* Task directions: Find the lines holding the string "with" in the data, then copy all of them.

— Begin —

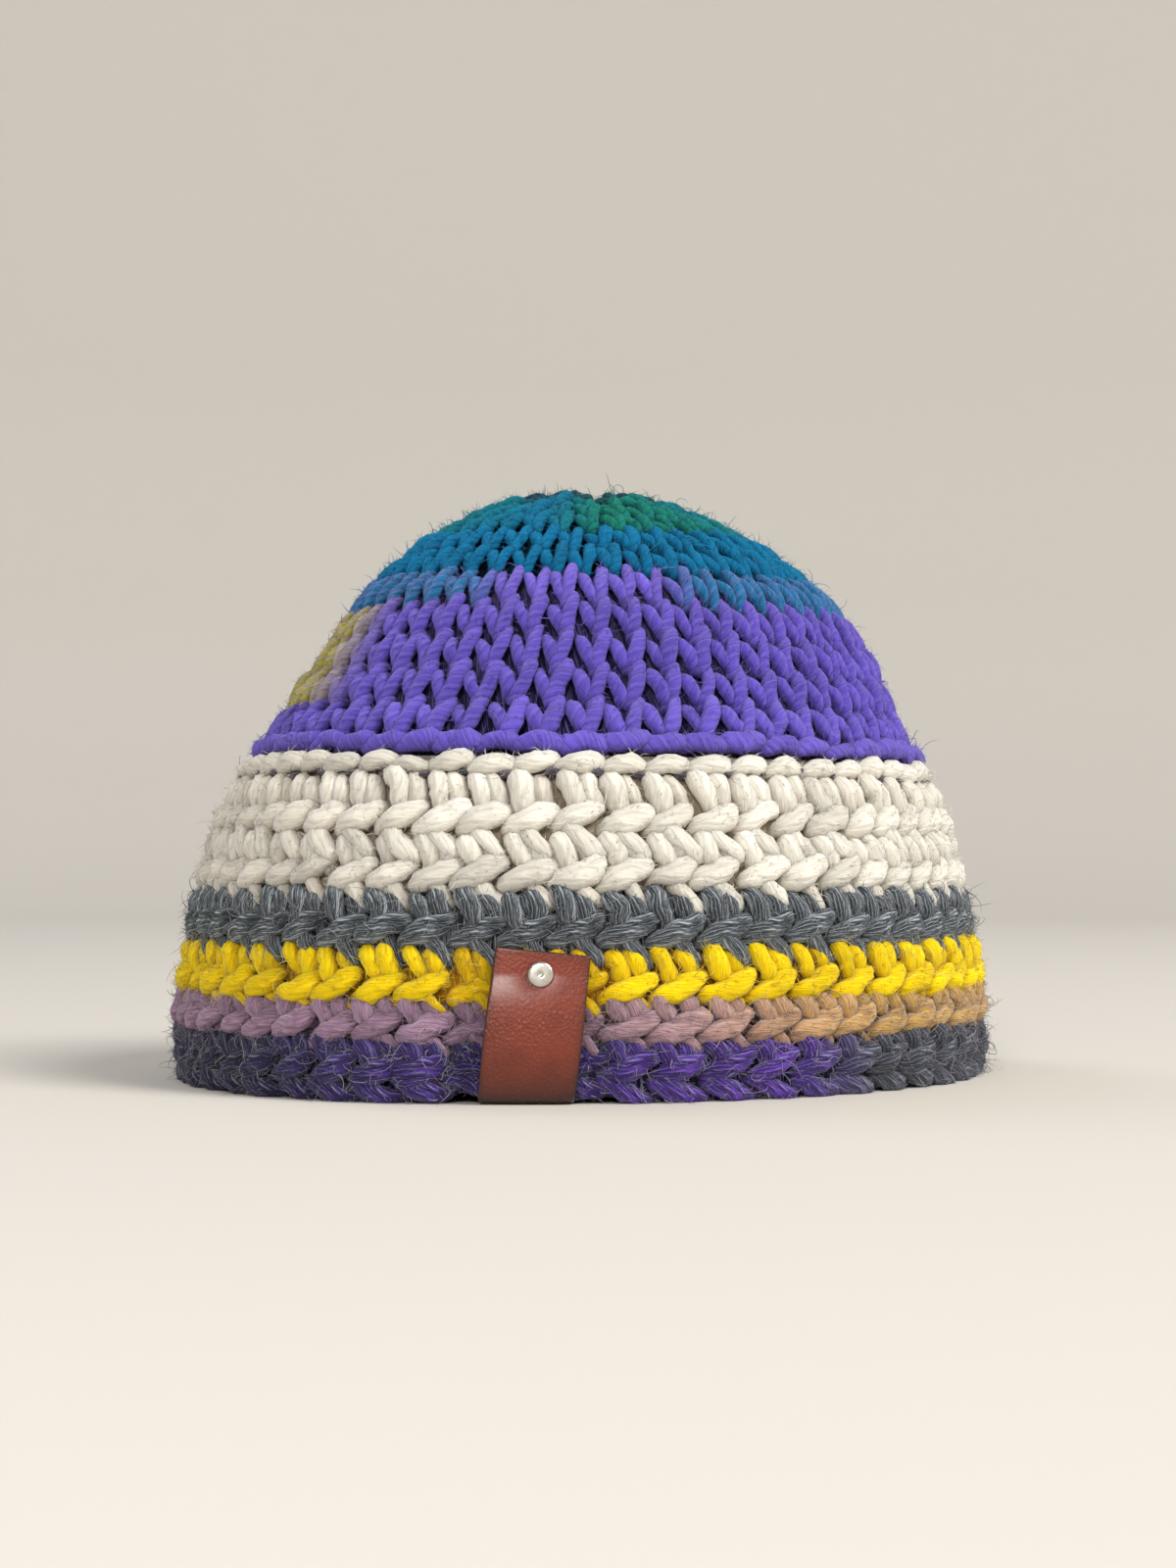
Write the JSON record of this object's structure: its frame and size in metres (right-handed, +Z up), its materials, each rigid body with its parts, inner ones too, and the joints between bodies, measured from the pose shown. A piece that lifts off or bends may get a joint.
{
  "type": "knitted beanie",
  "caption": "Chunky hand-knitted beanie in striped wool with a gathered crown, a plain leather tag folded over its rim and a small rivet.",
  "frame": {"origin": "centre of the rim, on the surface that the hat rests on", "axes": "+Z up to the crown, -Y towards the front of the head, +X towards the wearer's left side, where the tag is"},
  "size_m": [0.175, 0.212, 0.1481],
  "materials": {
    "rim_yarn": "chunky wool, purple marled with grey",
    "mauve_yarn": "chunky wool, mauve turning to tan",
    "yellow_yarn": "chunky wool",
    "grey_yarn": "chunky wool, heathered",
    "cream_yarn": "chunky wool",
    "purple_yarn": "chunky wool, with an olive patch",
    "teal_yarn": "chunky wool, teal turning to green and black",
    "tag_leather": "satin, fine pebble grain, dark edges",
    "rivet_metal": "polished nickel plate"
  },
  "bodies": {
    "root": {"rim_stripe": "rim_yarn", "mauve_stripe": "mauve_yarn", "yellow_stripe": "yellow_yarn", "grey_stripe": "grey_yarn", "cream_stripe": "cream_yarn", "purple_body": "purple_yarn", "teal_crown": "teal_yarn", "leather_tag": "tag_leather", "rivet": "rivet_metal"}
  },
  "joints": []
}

— End —
— Begin —

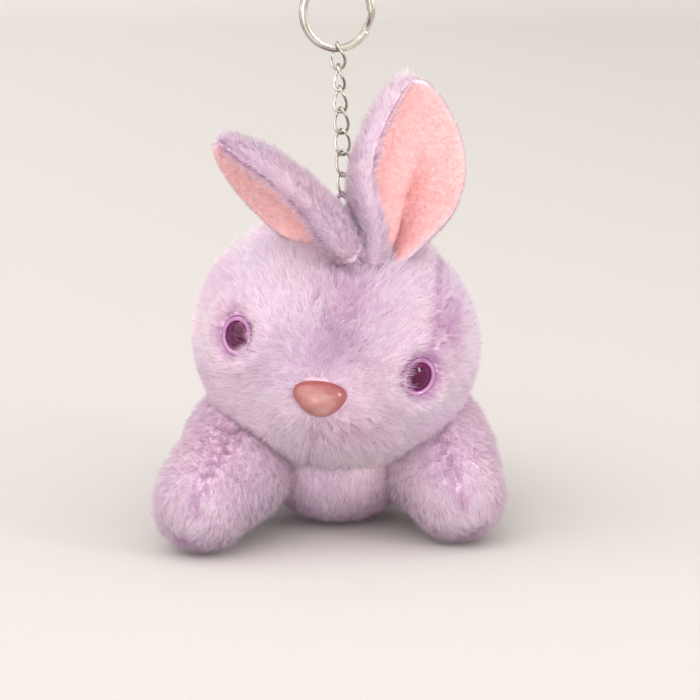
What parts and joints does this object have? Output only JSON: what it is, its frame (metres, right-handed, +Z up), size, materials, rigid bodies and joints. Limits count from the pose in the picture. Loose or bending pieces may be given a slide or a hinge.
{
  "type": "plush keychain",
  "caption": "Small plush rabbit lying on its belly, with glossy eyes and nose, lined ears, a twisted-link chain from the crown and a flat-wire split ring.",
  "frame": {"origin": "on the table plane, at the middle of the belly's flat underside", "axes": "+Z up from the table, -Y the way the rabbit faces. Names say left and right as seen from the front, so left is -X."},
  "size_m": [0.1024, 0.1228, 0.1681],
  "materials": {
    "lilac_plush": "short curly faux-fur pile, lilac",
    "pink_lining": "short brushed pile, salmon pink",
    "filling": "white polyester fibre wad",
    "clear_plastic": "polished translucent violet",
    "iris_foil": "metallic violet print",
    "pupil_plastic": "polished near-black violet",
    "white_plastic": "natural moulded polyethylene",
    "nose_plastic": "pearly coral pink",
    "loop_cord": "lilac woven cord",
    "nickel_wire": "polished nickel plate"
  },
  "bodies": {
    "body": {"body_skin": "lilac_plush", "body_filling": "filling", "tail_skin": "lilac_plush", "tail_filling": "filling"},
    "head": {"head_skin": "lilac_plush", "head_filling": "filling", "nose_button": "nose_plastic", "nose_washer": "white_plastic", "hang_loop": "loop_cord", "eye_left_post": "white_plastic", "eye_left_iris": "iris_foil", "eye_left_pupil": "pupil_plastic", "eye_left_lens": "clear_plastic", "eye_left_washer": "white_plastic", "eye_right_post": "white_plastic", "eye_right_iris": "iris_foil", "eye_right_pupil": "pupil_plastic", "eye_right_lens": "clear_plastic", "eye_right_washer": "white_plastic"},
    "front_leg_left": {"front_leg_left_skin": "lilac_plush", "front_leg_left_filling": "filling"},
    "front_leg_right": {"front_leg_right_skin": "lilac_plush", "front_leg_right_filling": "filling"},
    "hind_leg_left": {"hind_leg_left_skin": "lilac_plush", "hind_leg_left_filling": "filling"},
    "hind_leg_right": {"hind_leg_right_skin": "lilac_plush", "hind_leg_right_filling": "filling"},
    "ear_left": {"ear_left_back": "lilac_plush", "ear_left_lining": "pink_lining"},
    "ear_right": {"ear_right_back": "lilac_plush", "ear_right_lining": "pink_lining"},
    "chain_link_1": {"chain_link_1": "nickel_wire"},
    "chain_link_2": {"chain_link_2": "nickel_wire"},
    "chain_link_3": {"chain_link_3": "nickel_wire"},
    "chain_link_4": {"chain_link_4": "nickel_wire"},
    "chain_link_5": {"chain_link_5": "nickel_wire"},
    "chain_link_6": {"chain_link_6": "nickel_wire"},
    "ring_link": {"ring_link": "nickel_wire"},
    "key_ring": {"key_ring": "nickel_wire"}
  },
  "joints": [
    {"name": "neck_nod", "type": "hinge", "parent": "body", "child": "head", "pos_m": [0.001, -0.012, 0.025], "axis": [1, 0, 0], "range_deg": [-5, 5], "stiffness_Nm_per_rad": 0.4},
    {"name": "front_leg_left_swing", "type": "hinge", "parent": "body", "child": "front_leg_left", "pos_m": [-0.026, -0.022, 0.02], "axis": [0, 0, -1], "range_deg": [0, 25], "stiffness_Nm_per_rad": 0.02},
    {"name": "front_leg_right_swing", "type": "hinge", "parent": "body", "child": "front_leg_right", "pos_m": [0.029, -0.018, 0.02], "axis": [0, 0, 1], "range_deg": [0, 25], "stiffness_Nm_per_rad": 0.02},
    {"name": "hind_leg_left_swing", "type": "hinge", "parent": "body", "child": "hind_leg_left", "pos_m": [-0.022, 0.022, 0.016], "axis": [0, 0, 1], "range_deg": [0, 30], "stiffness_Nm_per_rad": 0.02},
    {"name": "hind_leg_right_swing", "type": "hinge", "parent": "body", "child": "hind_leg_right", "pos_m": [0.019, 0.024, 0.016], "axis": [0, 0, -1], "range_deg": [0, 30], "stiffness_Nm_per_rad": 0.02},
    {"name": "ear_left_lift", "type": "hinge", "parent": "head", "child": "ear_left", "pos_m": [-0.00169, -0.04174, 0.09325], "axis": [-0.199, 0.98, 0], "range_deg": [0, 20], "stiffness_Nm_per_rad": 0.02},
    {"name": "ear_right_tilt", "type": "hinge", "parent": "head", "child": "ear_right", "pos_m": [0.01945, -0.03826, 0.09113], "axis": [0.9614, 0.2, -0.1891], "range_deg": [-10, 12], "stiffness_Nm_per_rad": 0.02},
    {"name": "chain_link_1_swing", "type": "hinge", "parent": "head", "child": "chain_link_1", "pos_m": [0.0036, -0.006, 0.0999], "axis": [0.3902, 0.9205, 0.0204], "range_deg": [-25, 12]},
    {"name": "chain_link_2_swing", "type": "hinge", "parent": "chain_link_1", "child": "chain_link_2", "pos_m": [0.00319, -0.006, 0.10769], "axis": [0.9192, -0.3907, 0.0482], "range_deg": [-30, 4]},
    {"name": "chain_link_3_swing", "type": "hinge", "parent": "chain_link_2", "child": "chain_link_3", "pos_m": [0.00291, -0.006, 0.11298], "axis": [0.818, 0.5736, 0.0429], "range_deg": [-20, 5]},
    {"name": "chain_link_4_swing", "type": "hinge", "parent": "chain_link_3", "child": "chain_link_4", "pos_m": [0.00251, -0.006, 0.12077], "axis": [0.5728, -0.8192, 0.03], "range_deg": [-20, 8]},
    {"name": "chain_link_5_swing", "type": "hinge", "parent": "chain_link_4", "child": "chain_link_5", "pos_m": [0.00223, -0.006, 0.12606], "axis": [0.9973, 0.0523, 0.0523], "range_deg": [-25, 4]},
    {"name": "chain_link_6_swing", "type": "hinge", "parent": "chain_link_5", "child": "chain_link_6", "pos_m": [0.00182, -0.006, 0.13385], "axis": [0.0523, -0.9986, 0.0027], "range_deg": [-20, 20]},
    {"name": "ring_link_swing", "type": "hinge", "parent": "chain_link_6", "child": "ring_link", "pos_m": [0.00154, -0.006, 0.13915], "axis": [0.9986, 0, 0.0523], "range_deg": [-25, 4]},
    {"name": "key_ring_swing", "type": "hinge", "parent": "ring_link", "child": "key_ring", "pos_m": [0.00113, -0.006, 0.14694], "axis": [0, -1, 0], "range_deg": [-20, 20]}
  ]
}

— End —

* Solution to this problem:
Write the JSON record of this object's structure: its frame and size in metres (right-handed, +Z up), its materials, each rigid body with its parts, inner ones too, and the joints between bodies, measured from the pose shown. A piece that lifts off or bends may get a joint.
  "caption": "Chunky hand-knitted beanie in striped wool with a gathered crown, a plain leather tag folded over its rim and a small rivet.",
    "rim_yarn": "chunky wool, purple marled with grey",
    "purple_yarn": "chunky wool, with an olive patch",
  "caption": "Small plush rabbit lying on its belly, with glossy eyes and nose, lined ears, a twisted-link chain from the crown and a flat-wire split ring.",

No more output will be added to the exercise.